[BEGIN DATA]

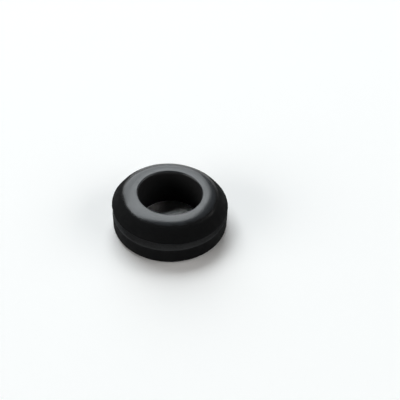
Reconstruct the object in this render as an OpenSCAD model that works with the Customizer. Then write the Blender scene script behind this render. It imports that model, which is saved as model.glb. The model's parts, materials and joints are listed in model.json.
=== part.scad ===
// Rubber grommet: one moulded ring that lines a round hole in a sheet panel.
//
// The ring lies on its back flange, with its axis along Z and the middle of
// its underside at the origin. From the bottom up it has a straight-sided
// back flange, a neck that the panel's edge closes on, and a bevelled lead
// flange that is squeezed through the panel's hole. A straight wire hole runs
// through all three. The whole ring is one half section turned about Z.

/* [Wire hole] */
// Diameter of the hole that the wire or cable passes through
wire_hole_d = 10; // [4:0.1:11.4]
// Radius that takes the sharp edge off both mouths of the wire hole
mouth_edge_r = 0.3; // [0.05:0.05:0.6]

/* [Panel groove] */
// Diameter at the foot of the groove, which is the panel hole that it fits
groove_d = 14; // [12:0.1:16]
// Width of the groove, which is the panel thickness that it takes
groove_w = 1.6; // [0.8:0.1:5]
// Radius in the two inner corners of the groove
groove_root_r = 0.2; // [0.05:0.05:0.4]

/* [Lead flange] */
// Outside diameter of the bevelled flange
lead_flange_d = 18.4; // [17:0.1:30]
// Thickness of the bevelled flange, from the groove to its face
lead_flange_t = 2.3; // [1:0.1:6]
// How far in from the rim the bevel would meet the face if there were no crown
bevel_w = 1.65; // [0.8:0.05:3]
// Height of the upright lip between the groove and the bevel
lip_h = 0.1; // [0.1:0.05:0.8]
// Radius that rounds the lip's edge next to the groove
lip_edge_r = 0.06; // [0.02:0.01:0.1]
// Radius of the crown that blends the bevel into the face
crown_r = 3.1; // [0.4:0.1:4.5]

/* [Back flange] */
// Outside diameter of the straight-sided flange
back_flange_d = 18.4; // [17:0.1:30]
// Thickness of the straight-sided flange, from the underside to the groove
back_flange_t = 2.9; // [1.2:0.1:6]
// Radius that rounds its outer edge next to the groove
brow_r = 0.2; // [0.05:0.05:0.6]
// Radius that rounds the outer edge of its underside
heel_r = 0.7; // [0.1:0.1:1.1]

/* [Hidden] */
$fn = 180;

wire_r = wire_hole_d / 2;
neck_r = groove_d / 2;
lead_r = lead_flange_d / 2;
back_r = back_flange_d / 2;

// Heights above the underside
groove_floor_z = back_flange_t;
groove_mid_z = groove_floor_z + groove_w / 2;
groove_roof_z = groove_floor_z + groove_w;
face_z = groove_roof_z + lead_flange_t;

// The bevel climbs from the top of the lip and ends at this radius
bevel_top_r = lead_r - bevel_w;
bevel_angle = atan2(lead_flange_t - lip_h, bevel_w);

// The crown touches the bevel and the face. It is no larger than the level
// ring of the face, outside the mouth's rounded edge, has room for
face_room = bevel_top_r - wire_r - mouth_edge_r;
crown = min(crown_r, face_room / tan(bevel_angle / 2));
crown_centre = [bevel_top_r - crown * tan(bevel_angle / 2), face_z - crown];

// A length that reaches past the whole section
far = 4 * (lead_r + back_r + face_z);

// Directions in the section, which is drawn with the radius across
IN = [-1, 0];
OUT = [1, 0];
UP = [0, 1];
DOWN = [0, -1];

// What a rounded edge of radius r leaves out of a square corner. The two
// directions run from the corner along its sides
module corner_waste(corner, along_a, along_b, r) {
    inner = (along_a + along_b) * r;
    translate(corner) difference() {
        polygon([[0, 0], along_a * r, inner, along_b * r]);
        translate(inner) circle(r);
    }
}

// All that lies under the face, the crown and the bevel, carried on past the
// flange. Seen from the middle of the crown's arc, the bevel is the face's
// own level line, turned down by the bevel's angle
module under_face_and_bevel() {
    translate(crown_centre) {
        circle(crown);
        polygon([[0, crown], [0, -far], [-far, -far], [-far, crown]]);
        rotate(-bevel_angle) polygon([[0, crown], [0, -far], [far, -far], [far, crown]]);
    }
}

// The ring before the groove and the wire hole are cut: the two flanges,
// meeting at the middle of the groove
module blank_section() {
    square([back_r, groove_mid_z]);
    intersection() {
        translate([0, groove_mid_z]) square([lead_r, face_z]);
        under_face_and_bevel();
    }
}

module groove_section() {
    difference() {
        translate([neck_r, groove_floor_z]) square([far, groove_w]);
        corner_waste([neck_r, groove_floor_z], OUT, UP, groove_root_r);
        corner_waste([neck_r, groove_roof_z], OUT, DOWN, groove_root_r);
    }
}

module wire_hole_section() {
    translate([-wire_r, -face_z]) square([2 * wire_r, 3 * face_z]);
    corner_waste([wire_r, 0], OUT, UP, mouth_edge_r);
    corner_waste([wire_r, face_z], OUT, DOWN, mouth_edge_r);
}

module half_section() {
    difference() {
        blank_section();
        groove_section();
        wire_hole_section();
        corner_waste([lead_r, groove_roof_z], IN, UP, lip_edge_r);
        corner_waste([back_r, groove_floor_z], IN, DOWN, brow_r);
        corner_waste([back_r, 0], IN, UP, heel_r);
    }
}

module grommet() {
    color([0.06, 0.06, 0.065]) rotate_extrude() half_section();
}

grommet();
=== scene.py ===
import json
import math

import bmesh
import bpy
from mathutils import Matrix, Vector, noise


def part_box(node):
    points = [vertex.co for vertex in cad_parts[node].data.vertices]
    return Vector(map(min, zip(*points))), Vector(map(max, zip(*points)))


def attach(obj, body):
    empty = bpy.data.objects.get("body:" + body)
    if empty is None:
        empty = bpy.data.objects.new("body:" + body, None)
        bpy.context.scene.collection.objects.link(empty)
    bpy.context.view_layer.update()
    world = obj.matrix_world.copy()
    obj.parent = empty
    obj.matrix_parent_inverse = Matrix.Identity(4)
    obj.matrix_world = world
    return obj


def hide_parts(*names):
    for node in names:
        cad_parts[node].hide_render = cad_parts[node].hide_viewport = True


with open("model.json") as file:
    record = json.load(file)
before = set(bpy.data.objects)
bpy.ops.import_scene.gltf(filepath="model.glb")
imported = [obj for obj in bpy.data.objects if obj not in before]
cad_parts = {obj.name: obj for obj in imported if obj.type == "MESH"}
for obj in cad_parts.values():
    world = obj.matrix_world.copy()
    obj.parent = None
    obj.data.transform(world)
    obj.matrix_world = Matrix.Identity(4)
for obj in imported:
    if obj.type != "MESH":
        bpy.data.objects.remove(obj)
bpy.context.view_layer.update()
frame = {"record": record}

MM = 0.001

# ---- Sizes of the grommet, in metres -----------------------------------------------------------

low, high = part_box("grommet")
OUTER_R = (high.x - low.x) / 2
UNDERSIDE_Z = low.z
FACE_Z = high.z

mounts = {mount["name"]: mount for mount in frame["record"]["mounts"]}
HOLE_R = mounts["wire_hole"]["dims"]["r_mm"] * MM
MOUTH_EDGE_R = 0.3 * MM

NECK_R = 7.0 * MM
GROOVE_W = 1.6 * MM
GROOVE_MID_Z = mounts["panel_groove"]["pos_m"][2]
GROOVE_FLOOR_Z = GROOVE_MID_Z - GROOVE_W / 2
GROOVE_ROOF_Z = GROOVE_MID_Z + GROOVE_W / 2
GROOVE_ROOT_R = 0.2 * MM

HEEL_R = 0.7 * MM
BROW_R = 0.2 * MM
LIP_H = 0.1 * MM
LIP_EDGE_R = 0.06 * MM
LIP_TOP_R = 0.1 * MM
BEVEL_RISE_PER_RUN = 4 / 3
CROWN_R = 3.1 * MM

# The unevenness of moulded rubber, and how far the lead flange comes down on one side
SWELL_DEPTH = 0.04 * MM
SWELL_SIZE = 3.0 * MM
SWELL_FADE_H = 1.0 * MM
NICK_DEPTH = 0.05 * MM
NICK_SIZE = 0.45 * MM
LEAN_DROP = 0.6 * MM

# How finely the surface is divided
SECTIONS_AROUND = 360
LONGEST_STEP = 0.22 * MM
TURN_STEP = math.radians(8)
FEWEST_ARC_PIECES = 4


def main():
    rubber = rubber_material()
    grommet = build_grommet(rubber)
    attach(grommet, "root")
    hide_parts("grommet")
    build_floor()
    add_lights()
    add_camera()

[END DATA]

**WHAT YOU HAVE TO DO:** Print exactly, and only, the lines beginning at the top of the listing and ending at the line with "turned about Z.".

**OUTPUT BELOW:**
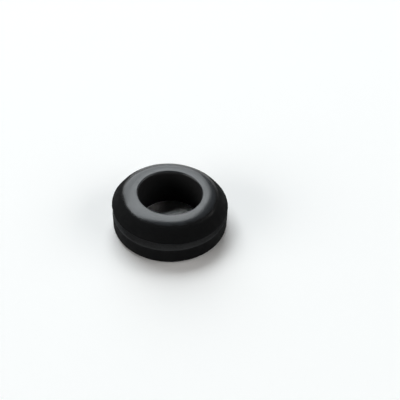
Reconstruct the object in this render as an OpenSCAD model that works with the Customizer. Then write the Blender scene script behind this render. It imports that model, which is saved as model.glb. The model's parts, materials and joints are listed in model.json.
=== part.scad ===
// Rubber grommet: one moulded ring that lines a round hole in a sheet panel.
//
// The ring lies on its back flange, with its axis along Z and the middle of
// its underside at the origin. From the bottom up it has a straight-sided
// back flange, a neck that the panel's edge closes on, and a bevelled lead
// flange that is squeezed through the panel's hole. A straight wire hole runs
// through all three. The whole ring is one half section turned about Z.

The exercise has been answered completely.